Save Your Pennies & r & Lined with pallets of bottled water and bins of clothing donated from as far as Boston, the St. Thomas Aquinas Catholic Church parking lot is every bit the hurricane relief center. Inside the warehouse/command center, a mountain of diapers, rows of baby formula, stacks of canned goods, coloring books, toiletries and tins of Spam are arranged on folding tables. Volunteers are taking inventory, answering phones and cracking the kinds of jokes necessary for surviving two weeks of sponge baths, barbecued eggs for breakfast and the psychologically draining task of feeding and sheltering those who have been left with absolutely nothing.
Emily Barquero, a 29-year-old grade school teacher with auburn flecked green eyes is the first to welcome the sisters. She and her husband, Alejandro, are feeding, clothing and distributing basic necessities to an average of 650 people a day.

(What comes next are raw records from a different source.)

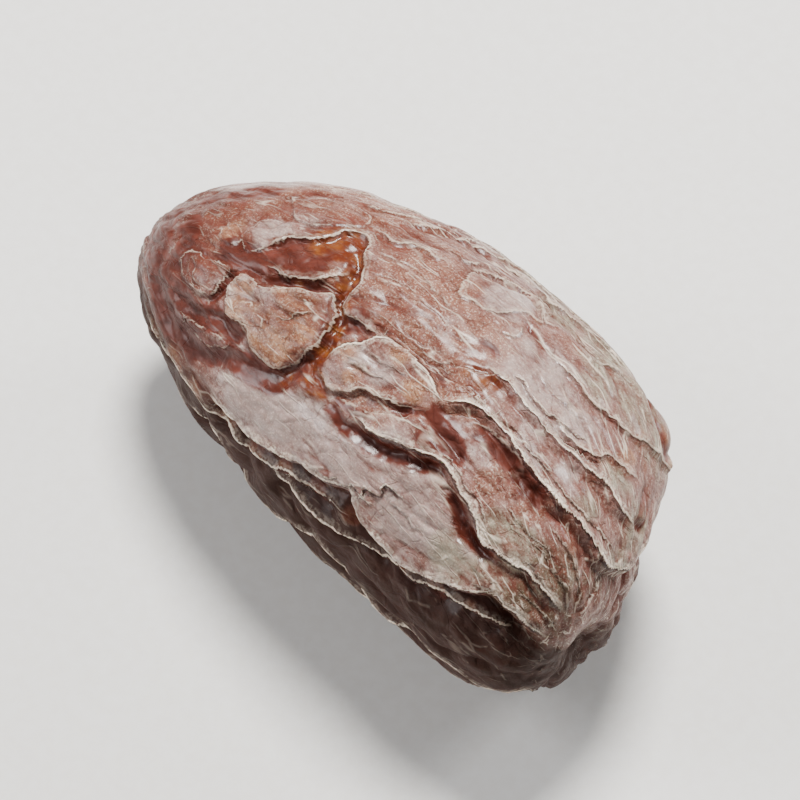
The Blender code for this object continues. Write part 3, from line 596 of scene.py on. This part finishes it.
def gully_share(fold, gap, strength):
    """How far the flesh shows through below the fold, from half way down its lip."""
    gap = -gap / MM * fold.high
    out = np.clip(gap - fold.lip, 0, None)
    share = smooth(gap / fold.lip) * np.exp(-out / (FLESH_REACH * fold.gully))
    return share * strength * min(1, FLESH_LEAST + fold.drop)


def channel_share(channel, gap, strength):
    return np.exp(-((np.abs(gap) / MM / channel.width) ** CHANNEL_POWER)) * np.sqrt(strength)


def millimetres_from(place, points):
    middle = bare_point(np.array(place[0] * MM), np.array(math.radians(place[1])))
    return np.linalg.norm(points - middle, axis=1) / MM


def swelling_height(swelling, points):
    apart = millimetres_from(swelling.place, points)
    return swelling.height * np.exp(-((apart / swelling.reach) ** 2)) * MM


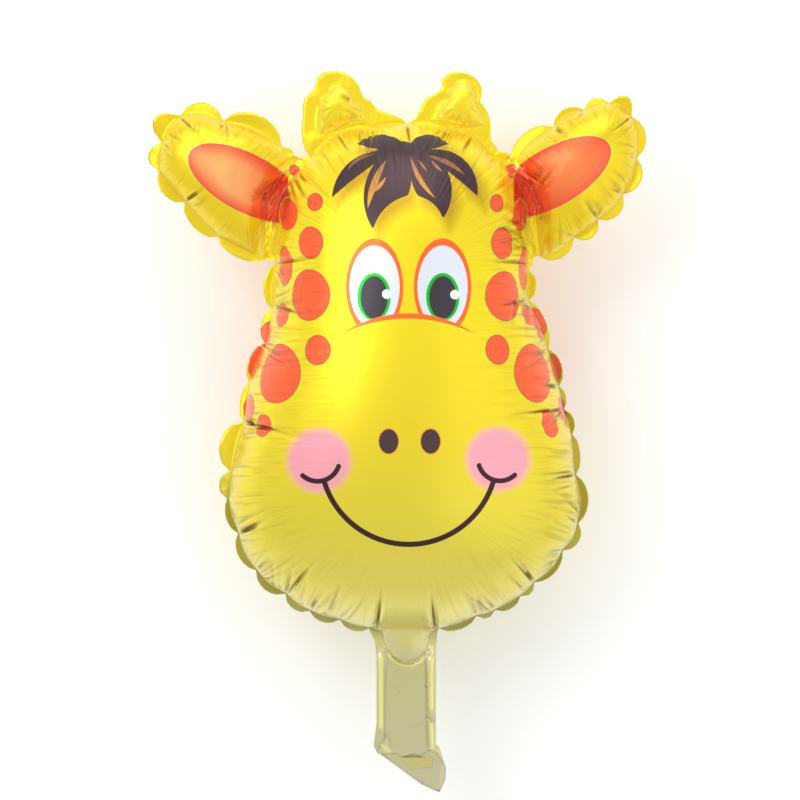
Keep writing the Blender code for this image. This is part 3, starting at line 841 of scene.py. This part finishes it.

"At first we let [the hurricane victims] come inside and take what they wanted," Emily explains, "but then it was just like they were shopping -- taking whatever they could get. Now we have them make a list outside of the items they need, then one of the volunteers goes inside to fill it. So they still get what they need, but it's not a free-for-all."
It has been a month since Hurricane Katrina slammed into the Gulf Coast. In towns and cities like Hattiesburg, the community-based relief efforts that focused on meeting basic survival needs are shifting to the long-term task of rebuilding.
When asked how the Pacific Northwest can best contribute to this phase of the relief effort, Father Conway replies immediately in his thick Irish brogue: "We need teams that can start to build houses for those like the elderly or the sick who are unable to do so." As for donations: "Save up your pennies, dimes, quarters and dollars, and send us cash... or price a bundle of shingles and send a check for that amount," Father Conway says.
Or you could just rent yourself a U-Haul, mobilize a community and drive directly into an oncoming hurricane. Improbable? Yes. Impossible? Not if you're a Fish Sister.
Sharon Larson is the aunt of Casey Johnson and Kyle Larson.